Microsoft Corporation, makers of MS DOS, PC DOS, Windows and many other software products, became the world's leader in PC software. Continuing to refine their Windows product line, Microsoft's "Windows '95" (originally code named "Chicago") was released in August 1995. Microsoft continues to forge ahead with its Windows NT product for both desktop computers and for network servers.

Growth of Networked PCs in the 1990's and Beyond...

The growth in computer based resources has led to an ever increasing number of computer networks and on-line services. In many cases, personal computers are used as the front-end access points for such services as Compuserve, Prodigy, America-OnLine, Genie, Delphi, and many others. The ArpaNet network established in the late 1960's has evolved into a massive international network known as "INTERNET" where an estimated 30 to 40 million people potentially have access to over 10,000 computer networks and systems.

As computer software for sophisticated INTERNET browsing and the running of multi-media based applications continues to be developed and spread, the demand for higher powered personal computers will also continue to grow. High speed CPUs, large, high resolution color graphic monitors will be the minimum requirements for the sophisticated personal computer users of the 1990's.

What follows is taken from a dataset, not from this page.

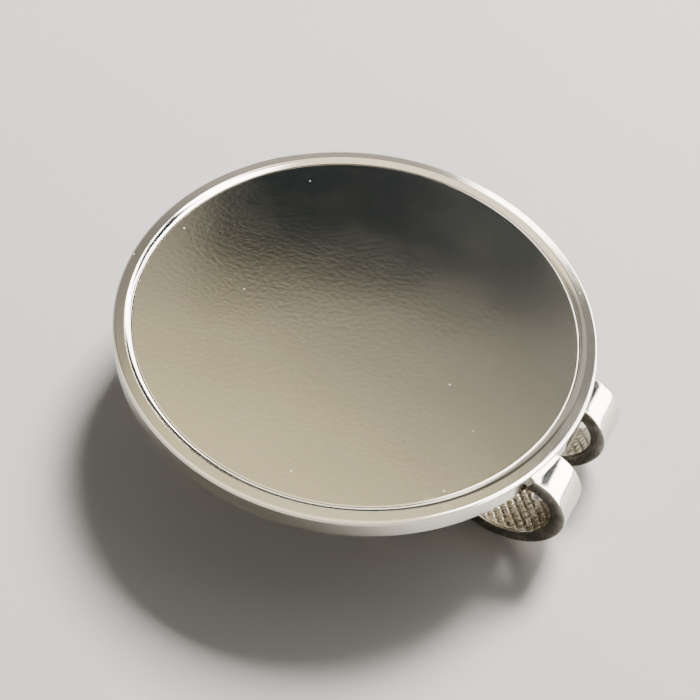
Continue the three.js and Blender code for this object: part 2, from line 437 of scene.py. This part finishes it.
def bonding(name):
    """A thin cured film of adhesive."""
    material, tree = new_material(name)
    cloud = noise_of(tree, in_mm(tree), BOND_CLOUD_SCALE, detail=4.0)
    base = mixed(tree, cloud, BOND_DARK, BOND_LIGHT)
    rough = remap(tree, cloud, *NOISE_SPAN, *BOND_ROUGHNESS)
    normal = bumped(tree, [(cloud, BOND_CLOUD_BUMP)])
    finish_material(tree, {"Base Color": base, "Roughness": rough, "Normal": normal})
    return material


nickel = plated(
    "polished_nickel",
    colour=(0.78, 0.745, 0.68, 1),
    tarnish=(0.5, 0.45, 0.36, 1),
    roughness=0.06,
    haze=0.03,
    peel=0.0012,
    scratch_angles=(0.3, 1.7),
    speck_share=0.03,
)
disc_plate = plated(
    "disc_nickel",
    colour=(0.74, 0.71, 0.645, 1),
    tarnish=(0.62, 0.58, 0.5, 1),
    roughness=0.09,
    haze=0.015,
    peel=0.0033,
    scratch_angles=(0.9, 2.3),
    speck_share=0.018,
)
spring_plate = plated(
    "spring_nickel",
    colour=(0.77, 0.735, 0.665, 1),
    tarnish=(0.36, 0.31, 0.23, 1),
    roughness=0.08,
    haze=0.05,
    peel=0.002,
    scratch_angles=(0.1, 1.4),
    speck_share=0.03,
)
# Painted shade: the knurled inner face's colour and tarnish are darker and browner than the outer plate's,
# partly for the duller knurl and partly to paint in the shade of the clip's inside, under the tray.
knurled = plated(
    "knurled_nickel_painted_shade",
    colour=(0.52, 0.475, 0.395, 1),
    tarnish=(0.13, 0.11, 0.08, 1),
    roughness=0.14,
    haze=0.1,
    peel=0.002,
    scratch_angles=(0.1, 1.4),
    speck_share=0.05,
)
# Painted shade: these cut edge colours are darker than a dull sheared face alone, so that the edge looks as
# if it mirrored a shaded floor.
cut_edge_with_painted_shade = sheared("sheared_edge_painted_shade", colour=(0.25, 0.24, 0.21, 1), dark=(0.15, 0.143, 0.122, 1))
solder = soldered("solder")
adhesive = bonding("bond_film")


# ---------------------------------------------------------------- tray and disc

def wave(point, scale, height, shift):
    return noise.noise(point * scale + shift) * height


def casting_wave(point):
    """The slight unevenness of a hand-polished casting: outwards, and half as much upwards."""
    amount = sum(wave(point, *settings) for settings in CASTING_WAVES)
    outward = Vector((point.x, point.y, 0)).normalized()
    return outward * amount + Vector((0, 0, amount * 0.5))


def disc_wave(point):
    return Vector((0, 0, wave(point, *DISC_WAVE)))


def inner_wall():
    """From the flat land over the lip and down the cove to the display disc."""
    lip_end_r = LAND_INNER_RADIUS - LIP_RADIUS * math.sin(WALL_SLOPE)
    lip_end_z = TRAY_TOP - LIP_RADIUS * (1 - math.cos(WALL_SLOPE))
    cove = (lip_end_z - DISC_TOP) / (math.cos(COVE_FOOT_SLOPE) - math.cos(WALL_SLOPE))
    centre_r = lip_end_r - cove * math.sin(WALL_SLOPE)
    centre_z = lip_end_z + cove * math.cos(WALL_SLOPE)
    lip = arc(LAND_INNER_RADIUS, TRAY_TOP - LIP_RADIUS, LIP_RADIUS, PI / 2, PI / 2 + WALL_SLOPE, LIP_STEPS)
    hollow = arc(centre_r, centre_z, cove, WALL_SLOPE - PI / 2, COVE_FOOT_SLOPE - PI / 2, COVE_STEPS)
    return lip + hollow[1:]


def build_tray():
    """The profile runs from the axis along the underside, up the outer wall and back in over the rim."""
    wall = inner_wall()
    pocket = wall[-1][0]
    floor = DISC_BOTTOM - ADHESIVE_THICKNESS
    bottom_flat = TRAY_RADIUS - BOTTOM_EDGE_RADIUS
    side_low = TRAY_BOTTOM + BOTTOM_EDGE_RADIUS
    side_high = TRAY_TOP - LAND_FALL - TOP_EDGE_RADIUS
    land_start = (TRAY_RADIUS - TOP_EDGE_RADIUS, TRAY_TOP - LAND_FALL)
    land_end = (LAND_INNER_RADIUS, TRAY_TOP)
    profile = [(0, TRAY_BOTTOM), (AXIS_RING, TRAY_BOTTOM)]
    profile += spaced((AXIS_RING, TRAY_BOTTOM), (bottom_flat, TRAY_BOTTOM), UNDERSIDE_STEPS)
    profile += [(bottom_flat - GUARD, TRAY_BOTTOM)]
    profile += arc(bottom_flat, side_low, BOTTOM_EDGE_RADIUS, -PI / 2, 0, BOTTOM_EDGE_STEPS)
    profile += [(TRAY_RADIUS, side_low + GUARD)]
    profile += spaced((TRAY_RADIUS, side_low), (TRAY_RADIUS, side_high), SIDE_STEPS)
    profile += [(TRAY_RADIUS, side_high - GUARD)]
    profile += arc(TRAY_RADIUS - TOP_EDGE_RADIUS, side_high, TOP_EDGE_RADIUS, 0, PI / 2, TOP_EDGE_STEPS)
    profile += spaced(land_start, land_end, LAND_STEPS)
    profile += wall
    profile += [(pocket, DISC_TOP - GUARD), (pocket, floor), (pocket - GUARD, floor)]
    profile += [(AXIS_RING, floor), (0, floor)]
    points, faces = lathe(profile, TRAY_STEPS, casting_wave)
    tray = make_object("tray", points, faces, [nickel])
    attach(tray, "tray")
    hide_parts("bezel_tray")


def build_disc():
    """The profile runs from the axis along the underside, round the edge and back in over the face."""
    edge = DISC_RADIUS - DISC_EDGE_RADIUS
    profile = [(0, DISC_BOTTOM), (AXIS_RING, DISC_BOTTOM)]
    profile += [(DISC_RADIUS - GUARD, DISC_BOTTOM), (DISC_RADIUS, DISC_BOTTOM + GUARD)]
    profile += arc(edge, DISC_TOP - DISC_EDGE_RADIUS, DISC_EDGE_RADIUS, 0, PI / 2, DISC_EDGE_STEPS)
    profile += [(edge - GUARD, DISC_TOP)]
    profile += spaced((edge, DISC_TOP), (AXIS_RING, DISC_TOP), FACE_STEPS)
    profile += [(AXIS_RING, DISC_TOP), (0, DISC_TOP)]
    points, faces = lathe(profile, DISC_STEPS, disc_wave)
    disc = make_object("disc", points, faces, [disc_plate])
    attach(disc, "tray")
    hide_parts("display_disc")


build_tray()
build_disc()


# ---------------------------------------------------------------- the folded sheet

TINY = 1e-9
NO_LENGTH = 1e-12
MERGE_DISTANCE = 1e-7
NEARLY_STRAIGHT = 0.02  # sine of the turn between two sides
LEAST_CORNER_STEPS = 4
GRID_MARGIN = 0.6  # least distance from the outline to the grid, in steps
SHOULDER = 2  # steps of each edge's rounding that look like the face beside it

# A piece's materials, in the order of its material slots.
PLAIN_FACE, CUT_FACE, KNURLED_FACE = range(3)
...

High speed modem and data lines connect computers around the world. As the reliance on the "personal" nature of personal computing continues to grow, computers will become smaller, more powerful, affordable and provide the key link to a worldwide collection of information sources.

By the year 2002, millions of households across the world have computers with some form of online access and over 50 million users of the Internet.